--- Listed records ---
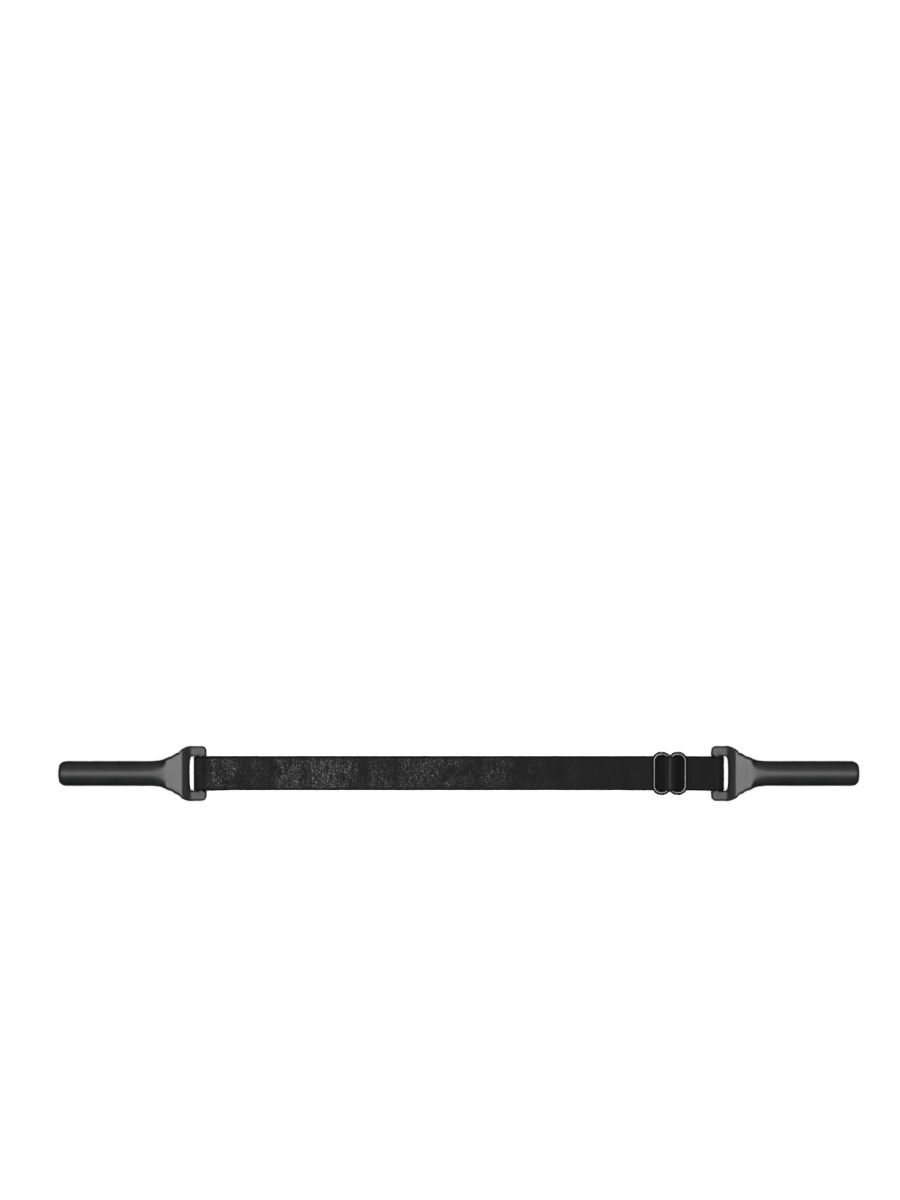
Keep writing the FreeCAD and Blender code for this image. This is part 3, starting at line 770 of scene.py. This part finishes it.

---

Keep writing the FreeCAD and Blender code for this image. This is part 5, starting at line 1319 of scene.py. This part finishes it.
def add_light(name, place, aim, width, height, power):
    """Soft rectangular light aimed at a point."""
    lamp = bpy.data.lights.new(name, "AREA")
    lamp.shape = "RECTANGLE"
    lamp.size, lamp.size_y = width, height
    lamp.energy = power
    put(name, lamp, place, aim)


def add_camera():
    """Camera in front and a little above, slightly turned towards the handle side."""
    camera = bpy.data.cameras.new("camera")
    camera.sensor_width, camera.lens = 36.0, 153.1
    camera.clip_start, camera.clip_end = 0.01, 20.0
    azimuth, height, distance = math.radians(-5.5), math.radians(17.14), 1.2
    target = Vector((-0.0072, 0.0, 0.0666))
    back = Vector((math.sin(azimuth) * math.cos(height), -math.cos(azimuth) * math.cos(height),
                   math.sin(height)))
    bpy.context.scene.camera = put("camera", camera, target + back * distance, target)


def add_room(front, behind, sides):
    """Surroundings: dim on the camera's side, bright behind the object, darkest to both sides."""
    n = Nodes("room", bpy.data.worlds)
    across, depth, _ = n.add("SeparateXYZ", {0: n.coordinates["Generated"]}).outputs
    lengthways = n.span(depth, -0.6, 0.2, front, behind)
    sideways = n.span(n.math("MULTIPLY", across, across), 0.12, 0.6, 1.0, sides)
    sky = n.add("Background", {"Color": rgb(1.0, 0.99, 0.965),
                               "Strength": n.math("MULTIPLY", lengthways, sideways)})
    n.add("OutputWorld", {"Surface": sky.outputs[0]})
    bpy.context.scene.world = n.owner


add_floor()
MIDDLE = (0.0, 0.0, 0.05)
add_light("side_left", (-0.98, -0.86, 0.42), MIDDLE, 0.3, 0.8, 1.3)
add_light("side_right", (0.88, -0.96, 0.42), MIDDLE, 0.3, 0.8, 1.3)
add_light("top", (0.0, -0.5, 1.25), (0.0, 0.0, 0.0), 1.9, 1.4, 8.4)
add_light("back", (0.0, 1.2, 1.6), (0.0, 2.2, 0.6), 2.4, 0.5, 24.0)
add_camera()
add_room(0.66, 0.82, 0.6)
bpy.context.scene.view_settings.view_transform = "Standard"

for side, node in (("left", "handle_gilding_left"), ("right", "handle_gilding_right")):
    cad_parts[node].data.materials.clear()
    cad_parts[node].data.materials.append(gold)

--- Objective ---
Work out how many lines above contain the word "starting". Give only the number.

--- Output ---
2